3. Overlooking Leadership Development
Simply selecting successors without investing in their development is a common pitfall. Ensuring potential leaders are prepared through training and mentorship is crucial for a seamless transition.
4. Ignoring Contingency Planning
Life is unpredictable, and your first choice for a successor might not always be available when needed. Developing a backup plan or considering multiple candidates ensures that unexpected events don’t leave your business vulnerable.
Being aware of these common mistakes in succession planning allows you to create a robust strategy that supports the long-term success of your business.
The Role of Professional Advisors in Succession Planning
Professional advisors play a crucial role in creating a strong succession plan. Their knowledge is invaluable from the beginning stages of finding potential successors to dealing with complicated legal and tax issues that may come up.

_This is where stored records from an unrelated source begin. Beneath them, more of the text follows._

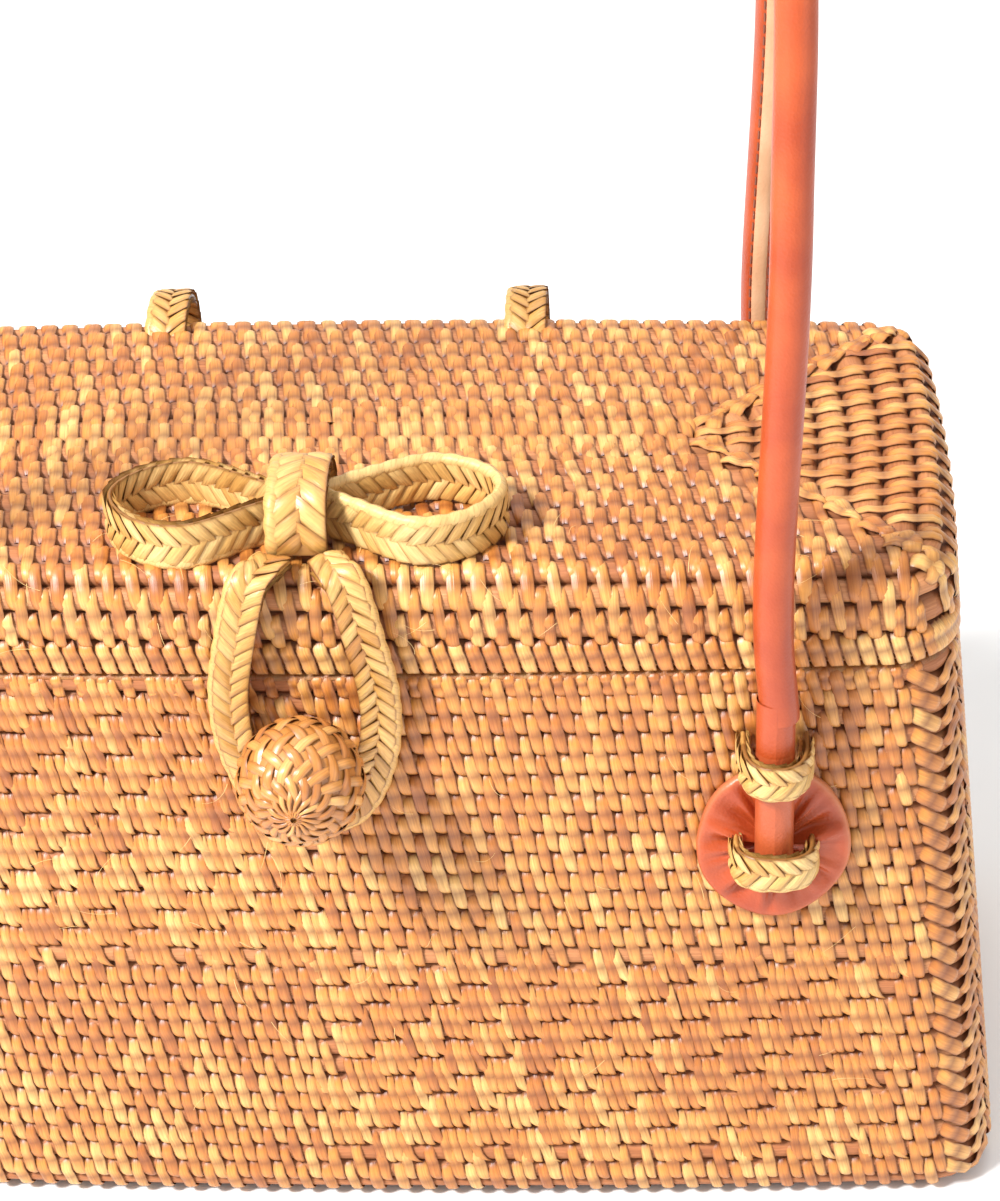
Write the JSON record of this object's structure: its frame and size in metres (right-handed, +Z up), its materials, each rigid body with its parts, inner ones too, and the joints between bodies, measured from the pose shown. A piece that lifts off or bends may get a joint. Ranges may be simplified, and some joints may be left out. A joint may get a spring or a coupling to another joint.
{
  "type": "basket box bag",
  "caption": "Woven grass box handbag with a hinged lid, a plaited bow whose loop closes over a woven ball, and rolled leather handles.",
  "frame": {"origin": "middle of the basket's flat base, on the surface it stands on", "axes": "+X along the length to the right as seen from the front, front towards -Y, +Z up"},
  "size_m": [0.3116, 0.1759, 0.4022],
  "materials": {
    "ata_weave": "satin coiled grass",
    "straw_braid": "pale plaited straw",
    "button_weave": "glossy woven ribbon",
    "leather": "smooth rolled leather"
  },
  "bodies": {
    "basket": {"basket_body": "ata_weave", "ball_button": "button_weave", "button_stem": "button_weave", "leather_end_front_left": "leather", "upper_tie_front_left": "straw_braid", "lower_tie_front_left": "straw_braid", "leather_end_front_right": "leather", "upper_tie_front_right": "straw_braid", "lower_tie_front_right": "straw_braid", "leather_end_back_left": "leather", "upper_tie_back_left": "straw_braid", "lower_tie_back_left": "straw_braid", "leather_end_back_right": "leather", "upper_tie_back_right": "straw_braid", "lower_tie_back_right": "straw_braid"},
    "lid": {"lid": "ata_weave", "hinge_loop_left": "straw_braid", "hinge_loop_right": "straw_braid", "bow_band": "straw_braid", "bow_knot": "straw_braid"},
    "closing_loop": {"closing_loop": "straw_braid"},
    "front_handle": {"front_handle": "leather"},
    "back_handle": {"back_handle": "leather"}
  },
  "joints": [
    {"name": "lid_hinge", "type": "hinge", "parent": "basket", "child": "lid", "pos_m": [0, 0.0645, 0.144], "axis": [-1, 0, 0], "range_deg": [0, 105], "deforming": ["closing_loop"]},
    {"name": "closing_loop_swing", "type": "hinge", "parent": "lid", "child": "closing_loop", "pos_m": [0, -0.0563, 0.1701], "axis": [-1, 0, 0], "range_deg": [0, 120]},
    {"name": "front_handle_swing", "type": "hinge", "parent": "basket", "child": "front_handle", "pos_m": [0, -0.07036, 0.138], "axis": [1, 0, 0], "range_deg": [0, 95]},
    {"name": "back_handle_swing", "type": "hinge", "parent": "basket", "child": "back_handle", "pos_m": [0, 0.07036, 0.138], "axis": [-1, 0, 0], "range_deg": [0, 105]}
  ],
  "couplings": [
    {"joint": "back_handle_swing", "follows": "lid_hinge", "ratio": 1}
  ]
}
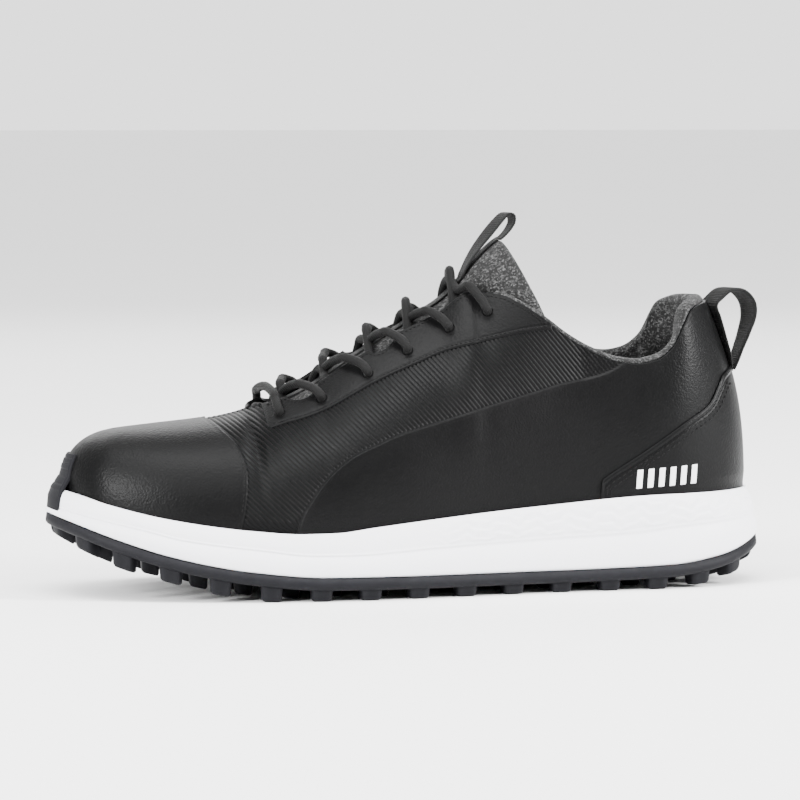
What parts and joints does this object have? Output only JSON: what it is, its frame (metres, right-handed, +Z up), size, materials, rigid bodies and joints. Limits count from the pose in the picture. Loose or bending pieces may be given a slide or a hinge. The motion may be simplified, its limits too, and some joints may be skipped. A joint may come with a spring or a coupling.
{
  "type": "golf shoe",
  "caption": "Left low golf shoe: lugged rubber outsole, foam midsole, smooth and ribbed leather upper, knit bootie with tongue, cord lacing and pull loops.",
  "frame": {"origin": "centre of the bounding box at the ground, under the lowest lug faces", "axes": "+X towards the heel, -Y towards the outer side of the foot, +Z up"},
  "size_m": [0.3, 0.1042, 0.1536],
  "materials": {
    "outsole_rubber": "matte black moulded rubber",
    "midsole_foam": "white moulded foam, fine satin skin",
    "upper_leather": "black synthetic leather with a fine grain",
    "knit": "grey heather knit",
    "webbing": "black ribbed webbing",
    "lace_cord": "black round braided cord",
    "aglet_tip": "black film tip",
    "print_white": "white raised film",
    "liner_foam": "fabric-faced foam",
    "board": "stitched fibre board",
    "shank_plastic": "moulded stiffening plate"
  },
  "bodies": {
    "shell": {"aglet_left": "aglet_tip", "aglet_right": "aglet_tip", "bootie": "knit", "collar_foam": "liner_foam", "eyestay_backer_lateral": "board", "eyestay_backer_medial": "board", "eyestay_lateral": "upper_leather", "eyestay_medial": "upper_leather", "heel_counter": "board", "heel_mark": "print_white", "heel_overlay": "upper_leather", "lace": "lace_cord", "midsole": "midsole_foam", "outsole": "outsole_rubber", "quarter_lateral": "upper_leather", "quarter_medial": "upper_leather", "shank": "shank_plastic", "strobel_board": "board", "toe_bumper": "outsole_rubber", "toe_cap": "upper_leather", "toe_puff": "board", "vamp": "upper_leather", "vamp_lining": "knit"},
    "tongue": {"tongue": "knit", "tongue_binding": "webbing"},
    "tongue_loop": {"tongue_loop": "webbing"},
    "heel_loop": {"heel_loop": "webbing"},
    "sock_liner": {"sock_liner": "liner_foam"}
  },
  "joints": [
    {"name": "tongue_flex", "type": "hinge", "parent": "shell", "child": "tongue", "pos_m": [-0.0621, 0.005, 0.07], "axis": [0, 1, 0], "range_deg": [0, 6], "stiffness_Nm_per_rad": 1.2},
    {"name": "tongue_loop_swing", "type": "hinge", "parent": "tongue", "child": "tongue_loop", "pos_m": [0.0257, 0, 0.135], "axis": [0, 1, 0], "range_deg": [-25, 0], "stiffness_Nm_per_rad": 0.01},
    {"name": "heel_loop_swing", "type": "hinge", "parent": "shell", "child": "heel_loop", "pos_m": [0.1392, 0.002, 0.0909], "axis": [0, 1, 0], "range_deg": [0, 30], "stiffness_Nm_per_rad": 0.02},
    {"name": "liner_lift", "type": "hinge", "parent": "shell", "child": "sock_liner", "pos_m": [-0.133, 0.0075, 0.0375], "axis": [0, 1, 0], "range_deg": [-4, 0]}
  ]
}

How Professional Advisors Can Help
Here are some ways professional advisors can assist in succession planning:
- Identifying Potential Successors: Advisors can help pinpoint individuals best suited for leadership roles, ensuring an unbiased and strategic selection process.
- Navigating Legal Complexities: Legal advisors bring clarity to intricate succession-related documents like wills, trusts, and buy-sell agreements, ensuring all legal bases are covered.
- Managing Tax Implications: Financial advisors provide insights on minimizing tax liabilities, leveraging current estate tax rules effectively.
- Contingency Planning: Advisors assist in devising strategies for unexpected events, maintaining business stability regardless of unforeseen changes.
Enlisting the support of seasoned professionals not only enhances the quality of your succession plan but also increases its chances of success. Engaging with experts fosters a comprehensive approach, safeguarding your business's future.
At Alatsas Law Firm, our experienced Brooklyn estate planning attorneys can help you build a succession plan that ensures the continuity of your business, and security for your family. Schedule your free consultation today and call us at (718)233-2903 or click the link below.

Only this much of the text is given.